Available data:
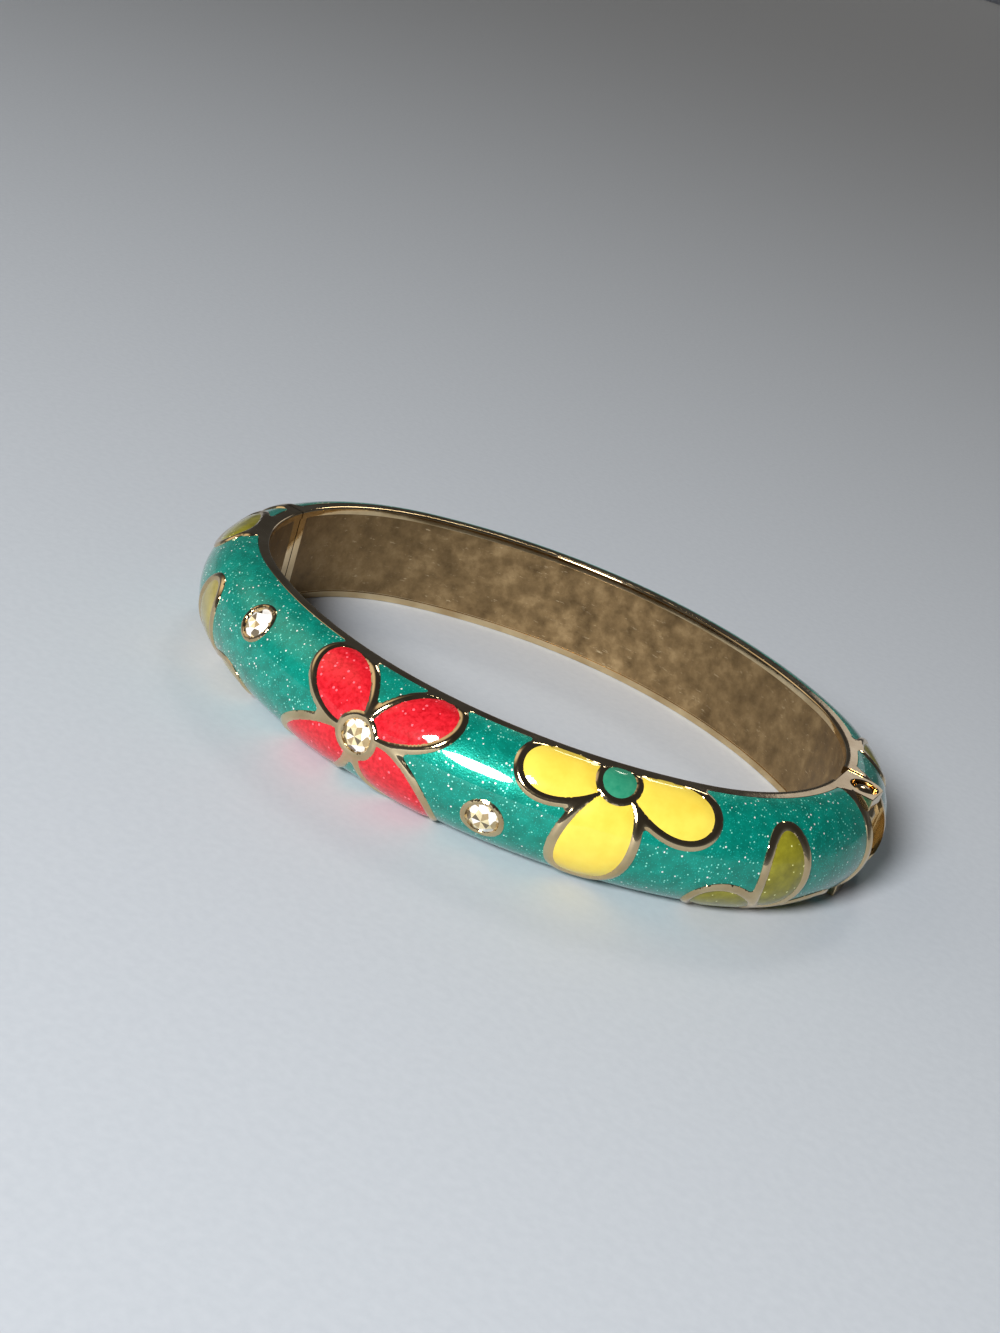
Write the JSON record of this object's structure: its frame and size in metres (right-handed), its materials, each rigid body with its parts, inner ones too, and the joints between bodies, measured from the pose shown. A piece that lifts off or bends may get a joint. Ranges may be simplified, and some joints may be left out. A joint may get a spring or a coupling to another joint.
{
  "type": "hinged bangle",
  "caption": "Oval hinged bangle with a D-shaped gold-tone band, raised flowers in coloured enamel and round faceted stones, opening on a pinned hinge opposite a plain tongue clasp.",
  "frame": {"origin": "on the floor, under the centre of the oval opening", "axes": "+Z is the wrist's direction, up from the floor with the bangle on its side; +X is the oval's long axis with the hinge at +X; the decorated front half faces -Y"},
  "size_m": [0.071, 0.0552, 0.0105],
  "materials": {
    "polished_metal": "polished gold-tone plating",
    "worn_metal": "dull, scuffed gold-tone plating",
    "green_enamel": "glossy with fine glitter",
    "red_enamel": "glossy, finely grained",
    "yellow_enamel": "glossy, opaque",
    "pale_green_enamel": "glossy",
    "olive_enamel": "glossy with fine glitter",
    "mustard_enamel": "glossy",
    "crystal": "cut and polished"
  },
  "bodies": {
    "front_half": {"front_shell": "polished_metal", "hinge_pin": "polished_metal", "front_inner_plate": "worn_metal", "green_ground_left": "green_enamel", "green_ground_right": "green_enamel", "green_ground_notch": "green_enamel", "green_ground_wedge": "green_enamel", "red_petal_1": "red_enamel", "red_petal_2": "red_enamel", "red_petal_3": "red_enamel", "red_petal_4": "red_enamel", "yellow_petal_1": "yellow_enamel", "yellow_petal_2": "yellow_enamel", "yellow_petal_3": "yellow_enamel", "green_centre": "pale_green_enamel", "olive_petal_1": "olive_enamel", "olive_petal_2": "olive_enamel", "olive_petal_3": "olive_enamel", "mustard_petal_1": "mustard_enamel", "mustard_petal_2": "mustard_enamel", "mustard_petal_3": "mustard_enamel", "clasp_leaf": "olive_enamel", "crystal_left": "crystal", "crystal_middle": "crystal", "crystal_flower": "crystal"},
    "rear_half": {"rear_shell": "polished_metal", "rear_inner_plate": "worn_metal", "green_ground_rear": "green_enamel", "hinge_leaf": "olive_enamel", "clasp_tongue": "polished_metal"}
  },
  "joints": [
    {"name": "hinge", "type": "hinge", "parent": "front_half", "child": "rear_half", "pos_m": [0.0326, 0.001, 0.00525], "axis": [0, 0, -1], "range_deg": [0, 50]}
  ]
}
* * *
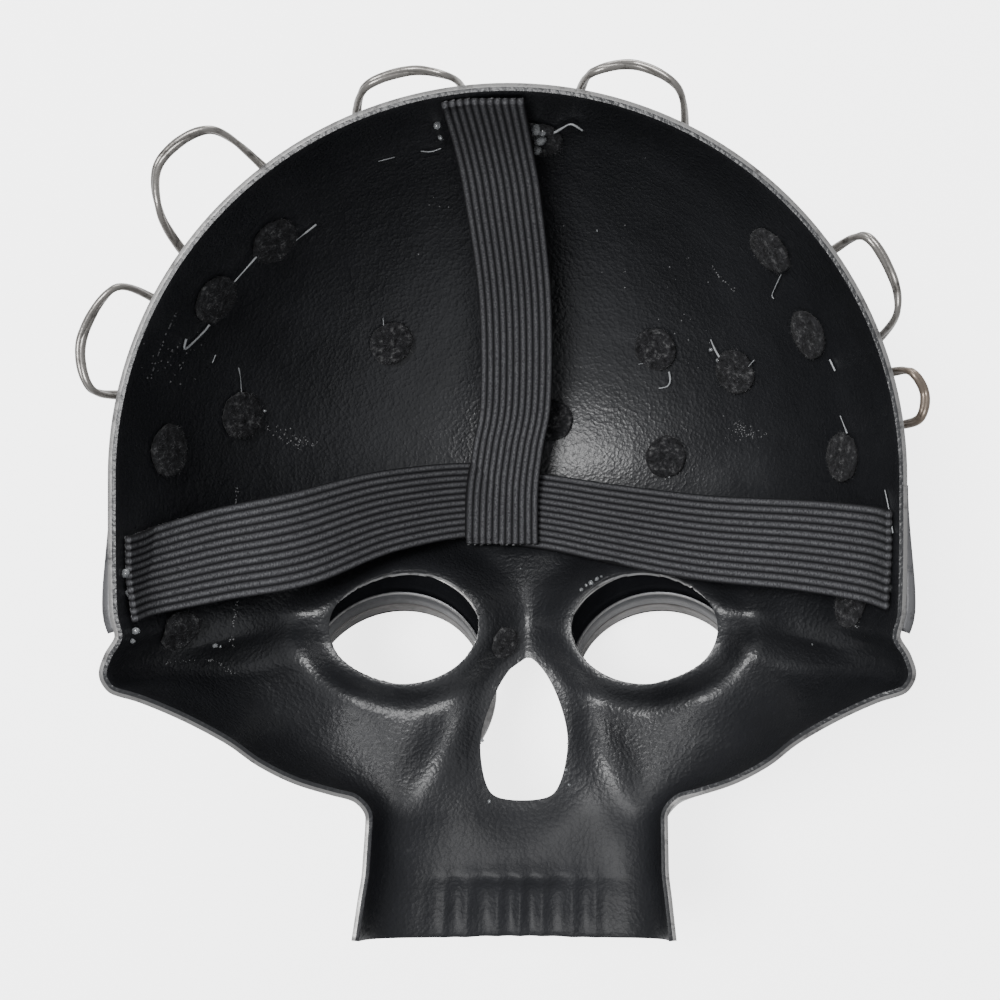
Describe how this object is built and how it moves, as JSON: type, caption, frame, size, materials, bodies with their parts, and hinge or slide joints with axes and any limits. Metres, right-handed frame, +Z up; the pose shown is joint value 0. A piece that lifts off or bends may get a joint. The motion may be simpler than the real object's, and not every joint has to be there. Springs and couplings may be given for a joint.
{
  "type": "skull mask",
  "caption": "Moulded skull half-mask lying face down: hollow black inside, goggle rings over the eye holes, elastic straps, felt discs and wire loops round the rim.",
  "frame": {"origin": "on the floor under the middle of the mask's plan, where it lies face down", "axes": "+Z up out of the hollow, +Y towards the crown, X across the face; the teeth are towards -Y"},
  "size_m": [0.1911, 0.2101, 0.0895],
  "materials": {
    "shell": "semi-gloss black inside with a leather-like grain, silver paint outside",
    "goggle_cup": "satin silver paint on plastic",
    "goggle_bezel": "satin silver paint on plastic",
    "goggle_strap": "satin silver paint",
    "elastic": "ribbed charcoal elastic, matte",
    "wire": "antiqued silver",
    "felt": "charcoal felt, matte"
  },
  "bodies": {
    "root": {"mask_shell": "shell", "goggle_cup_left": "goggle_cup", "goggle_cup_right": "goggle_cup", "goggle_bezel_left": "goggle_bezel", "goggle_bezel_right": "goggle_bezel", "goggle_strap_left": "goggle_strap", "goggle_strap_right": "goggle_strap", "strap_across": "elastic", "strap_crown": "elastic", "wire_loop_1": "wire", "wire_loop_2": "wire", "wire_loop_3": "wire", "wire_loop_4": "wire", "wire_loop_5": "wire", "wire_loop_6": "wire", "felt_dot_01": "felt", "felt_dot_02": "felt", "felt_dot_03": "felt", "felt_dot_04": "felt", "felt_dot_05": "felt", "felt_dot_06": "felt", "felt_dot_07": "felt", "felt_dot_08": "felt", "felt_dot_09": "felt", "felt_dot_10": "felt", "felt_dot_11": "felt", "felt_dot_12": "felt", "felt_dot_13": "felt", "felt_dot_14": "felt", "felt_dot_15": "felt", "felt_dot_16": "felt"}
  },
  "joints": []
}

Objective:
Read through the entries and copy every line that includes "materials".

The result:
Write the JSON record of this object's structure: its frame and size in metres (right-handed), its materials, each rigid body with its parts, inner ones too, and the joints between bodies, measured from the pose shown. A piece that lifts off or bends may get a joint. Ranges may be simplified, and some joints may be left out. A joint may get a spring or a coupling to another joint.
  "materials": {
Describe how this object is built and how it moves, as JSON: type, caption, frame, size, materials, bodies with their parts, and hinge or slide joints with axes and any limits. Metres, right-handed frame, +Z up; the pose shown is joint value 0. A piece that lifts off or bends may get a joint. The motion may be simpler than the real object's, and not every joint has to be there. Springs and couplings may be given for a joint.
  "materials": {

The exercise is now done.